His success, say analysts, clearly came at the expense of Naftali Bennett and the Jewish Home party, previously the third largest party in the Knesset. The hit to Bennett will make Netanyahu's task of forming a right-wing government much more difficult, said Israeli journalist and MEE contributor Meron Rapoport.

“Netanyahu himself cannot be too happy with the results. His late resurrection from political annihilation came at the expense of his old time political allies, the Jewish Home of Naftali Bennett,” Rapoport said.

“Another Netanyahu ally, Yisrael Beiteinu of Foreign Minister Avigdor Lieberman, slipped from 12 seats to five.
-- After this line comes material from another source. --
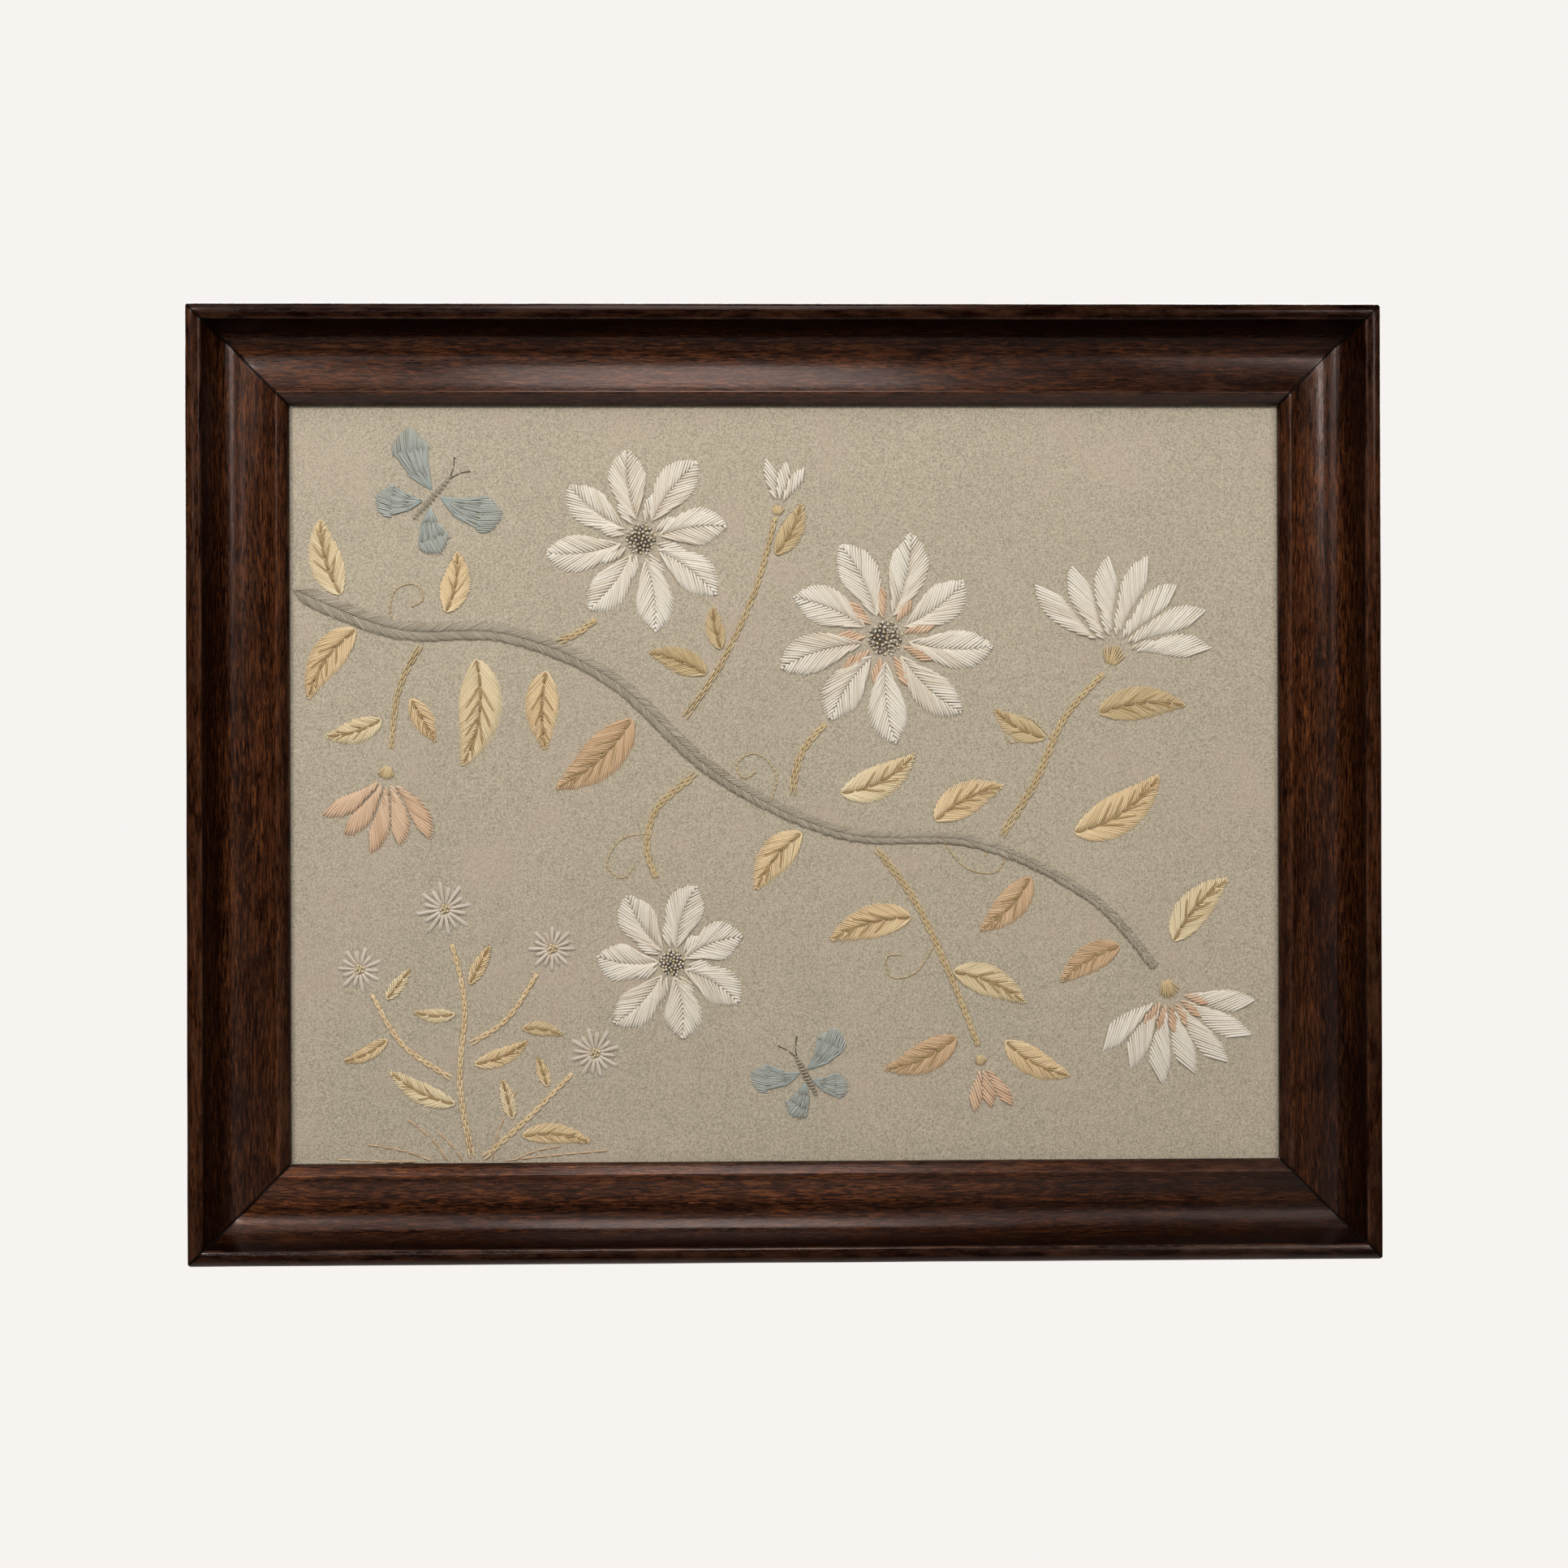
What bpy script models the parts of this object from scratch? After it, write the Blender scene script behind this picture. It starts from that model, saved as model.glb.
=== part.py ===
"""Framed silk embroidery: four mitred lengths of cove moulding, a stretched silk panel, a mount board.

Metres, +Z up. The picture stands upright with its front facing -Y. The origin is on the back face of
the top rail, at the middle of its length, where the frame rests against a wall.
Depths are measured forward from the back plane. Insets are measured inward from the outer edge.
"""

import math
from typing import NamedTuple

import bmesh
import bpy
from mathutils import Vector
from mathutils.geometry import delaunay_2d_cdt

MM = 0.001

# Driving dimensions of the frame
OUTER_W = 471.0 * MM
OUTER_H = 378.0 * MM
RAIL_W = 37.5 * MM
MITRE_GAP = 0.3 * MM
WALL_FACE_INSET = 15.0 * MM

# Bead along the outer edge
BEAD_W = 6.0 * MM
BEAD_TOP_INSET = 3.0 * MM
BEAD_ROUND_DEPTH = 2.4 * MM
BEAD_CROWN = 0.6 * MM

# Cove: a steep fall, a rounded bend at the lowest place, a long rise to the ridge
COVE_LOW_INSET = 19.0 * MM
COVE_LOW_DEPTH = 12.8 * MM
FALL_ANGLE = math.radians(65.0)
FALL_BEND_R = 10.0 * MM
RISE_R = 26.0 * MM
RISE_ANGLE = math.radians(32.0)

# Ridge and lip round the sight opening
RIDGE_R = 0.8 * MM
LIP_ANGLE = math.radians(45.0)

# Rebate that holds the silk and its board
REBATE_W = 6.0 * MM
REBATE_DEPTH = 11.3 * MM

# Silk and board
PIECE_GAP = 0.3 * MM
SILK_THICKNESS = 1.2 * MM
SILK_OVERLAP = 5.0 * MM
BOARD_THICKNESS = 3.0 * MM
BOARD_OVERLAP = 5.4 * MM
BOARD_BEVEL = 0.3 * MM

# Raised stitching
PETAL_RISE = 0.8 * MM
LEAF_RISE = 0.5 * MM
BOUGH_RISE = 0.9 * MM
STEM_RISE = 0.5 * MM
MERGE_EPSILON = 0.12 * MM

CENTRE_Z = WALL_FACE_INSET - OUTER_H / 2
SIGHT_W = OUTER_W - 2 * RAIL_W
SIGHT_H = OUTER_H - 2 * RAIL_W


class Blade(NamedTuple):
    """A petal, leaf or wing, in mm and degrees from the middle of the sight opening."""

    x: float
    z: float
    aim: float
    length: float
    width: float
    bend: float
    full: float


class Ring(NamedTuple):
    """Petals that open round one point."""

    x: float
    z: float
    count: int
    start: float
    sweep: float
    root: float
    length: float
    width: float
    bend: float


class Leaf(NamedTuple):
    """One pointed leaf on its stalk's end."""

    x: float
    z: float
    aim: float
    length: float
    width: float
    bend: float


class Stem(NamedTuple):
    """A bough, twig or stalk that thins along its points."""

    start_w: float
    end_w: float
    rise: float
    points: tuple


class Floret(NamedTuple):
    """A small star of straight rays."""

    x: float
    z: float
    rays: int
    radius: float
    turn: float


class Butterfly(NamedTuple):
    """Four wings and a body, seen from above."""

    x: float
    z: float
    aim: float
    span: float


class Wing(NamedTuple):
    """One blade of a butterfly, as shares of its span, before the butterfly is turned."""

    along: float
    aside: float
    aim: float
    length: float
    width: float
    bend: float


RINGS = (
    Ring(x=-58, z=98, count=8, start=8, sweep=315, root=6, length=31, width=15.5, bend=0.07),
    Ring(x=-58, z=98, count=8, start=30.5, sweep=315, root=5, length=13, width=4.4, bend=0.0),
    Ring(x=40, z=58, count=9, start=-4, sweep=320, root=7, length=35, width=16.0, bend=-0.07),
    Ring(x=40, z=58, count=9, start=16, sweep=320, root=6, length=15, width=4.6, bend=0.0),
    Ring(x=-46, z=-72, count=7, start=20, sweep=308.6, root=5, length=27, width=15.5, bend=0.08),
    Ring(x=-46, z=-72, count=7, start=45.7, sweep=308.6, root=4.5, length=12, width=4.6, bend=0.0),
    Ring(x=132, z=52, count=7, start=2, sweep=136, root=7, length=33, width=9.6, bend=0.06),
    Ring(x=132, z=52, count=6, start=14, sweep=112, root=5, length=14, width=3.6, bend=0.0),
    Ring(x=154, z=-84, count=7, start=222, sweep=132, root=6, length=31, width=9.0, bend=-0.06),
    Ring(x=154, z=-84, count=6, start=233, sweep=110, root=4, length=13, width=3.4, bend=0.0),
    Ring(x=-160, z=4, count=5, start=212, sweep=92, root=4, length=27, width=7.6, bend=0.08),
    Ring(x=-160, z=4, count=4, start=223, sweep=70, root=3, length=11, width=3.0, bend=0.0),
    Ring(x=78, z=-112, count=3, start=262, sweep=44, root=2, length=19, width=5.4, bend=0.0),
    Ring(x=-3, z=110, count=3, start=58, sweep=44, root=2, length=18, width=5.2, bend=0.0),
)

LEAVES = (
    Leaf(x=-178, z=76, aim=104, length=32, width=14, bend=0.08),
    Leaf(x=-172, z=62, aim=236, length=34, width=14, bend=-0.10),
    Leaf(x=-136, z=69, aim=80, length=25, width=12, bend=-0.08),
    Leaf(x=-124, z=50, aim=262, length=44, width=18, bend=0.10),
    Leaf(x=-96, z=45, aim=270, length=32, width=14, bend=-0.06),
    Leaf(x=-62, z=26, aim=222, length=42, width=17, bend=0.08),
    Leaf(x=-26, z=54, aim=100, length=18, width=8, bend=0.06),
    Leaf(x=6, z=-20, aim=232, length=30, width=14, bend=-0.08),
    Leaf(x=22, z=-4, aim=28, length=34, width=14, bend=-0.10),
    Leaf(x=60, z=-15, aim=26, length=31, width=14, bend=0.08),
    Leaf(x=98, z=-38, aim=226, length=30, width=13, bend=0.08),
    Leaf(x=116, z=-20, aim=34, length=42, width=17, bend=-0.10),
    Leaf(x=134, z=-66, aim=212, length=28, width=12, bend=-0.08),
    Leaf(x=156, z=-64, aim=48, length=34, width=14, bend=0.08),
    Leaf(x=104, z=18, aim=150, length=24, width=10, bend=0.08),
    Leaf(x=126, z=28, aim=4, length=36, width=14, bend=0.08),
    Leaf(x=-150, z=34, aim=300, length=20, width=9, bend=0.0),
    Leaf(x=-162, z=26, aim=196, length=24, width=10, bend=0.08),
    Leaf(x=50, z=-54, aim=196, length=34, width=14, bend=-0.08),
    Leaf(x=67, z=-76, aim=336, length=32, width=13, bend=0.08),
    Leaf(x=68, z=-102, aim=204, length=32, width=13, bend=0.08),
    Leaf(x=88, z=-104, aim=332, length=30, width=12, bend=-0.08),
    Leaf(x=-32, z=44, aim=160, length=25, width=11, bend=-0.06),
    Leaf(x=-4, z=92, aim=64, length=24, width=9.5, bend=-0.08),
    Leaf(x=-133, z=-128, aim=152, length=30, width=9, bend=0.08),
    Leaf(x=-125, z=-112, aim=24, length=24, width=7.5, bend=-0.08),
    Leaf(x=-133, z=-92, aim=176, length=17, width=6, bend=0.08),
    Leaf(x=-127, z=-80, aim=62, length=18, width=6, bend=0.0),
    Leaf(x=-160, z=-102, aim=206, length=20, width=6.5, bend=0.08),
    Leaf(x=-160, z=-86, aim=52, length=16, width=5.5, bend=0.0),
    Leaf(x=-106, z=-98, aim=350, length=17, width=6, bend=0.08),
    Leaf(x=-106, z=-141, aim=354, length=28, width=8.5, bend=0.08),
    Leaf(x=-110, z=-134, aim=104, length=17, width=6, bend=0.0),
    Leaf(x=-96, z=-121, aim=108, length=13, width=5, bend=0.0),
)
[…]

He is completely dependent on Moshe Kahlon, an ex-Likud minister who resigned because of his uneasy relations with Netanyahu.”

“It will certainly not be easy to reach an understanding with him,” he added.
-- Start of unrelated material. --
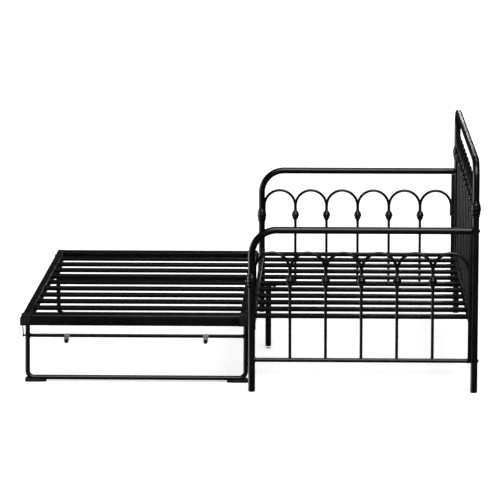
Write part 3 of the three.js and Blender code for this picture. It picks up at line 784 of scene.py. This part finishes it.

Netanyahu spoke overnight with Lieberman and leaders of the other smaller parties, including two ultra-Orthodox parties, Shas and United Torah, which he sees as likely coalition partners, his party's statement said.

None of those calls, points out Israeli journalist and MEE contributor Dimi Reider, were made to the Zionist Union or Yair Lapid's Yesh Atid party.

"This will be our most right-wing government yet," Reider posted Wednesday morning on Facebook.

With nearly all the votes counted, Likud won 23.26 percent of the vote to 18.73 percent for its centre-left rival, Zionist Union, giving them 30 and 24 seats respectively.

The Joint List, which groups the main Palestinian parties, followed with 10.98 percent, which equates to 14 seats, meaning they will be the third largest force in the 120-seat Knesset, or parliament.

Jewish Home won eight seats, Yisrael Beitenu six, Shas seven and UTJ six, meaning that, with Likud, the right-wing-religious bloc looks to have secured 57 seats.

Netanyahu had put security at the forefront of his campaign, arguing he is the only one capable of protecting Israel from an Iranian nuclear threat and vowing never to allow the Palestinians to establish a capital in east Jerusalem.

Responding to early elections results, Palestinian leaders vowed to step up their diplomatic campaign for statehood.

"It is clear that Prime Minister Benjamin Netanyahu will form the next government, so we say clearly that we will go to the International Criminal Court in the Hague and we will speed up, pursue and intensify" all diplomatic efforts, chief negotiator Saeb Erakat told AFP. 

Netanyahu drew criticism on Tuesday when he posted a video on his Facebook page, warning that "Arab voters are coming out in droves to the polls".

"Left-wing organisations are bussing them out . . . we have only you. Get out to vote, bring your friends and family, vote Likud," he urged. 

In an opinion piece in Israeli daily Haaretz on Wednesday morning, columnist Chemi Shalev said the Facebook post may have been the deciding factor in Netanyahu's victory.

"Netanyahu’s message of fear and loathing may have indeed been the prod that shook right-wing voters out of their complacency and brought them to the polling booths 'in droves'," wrote Shalev.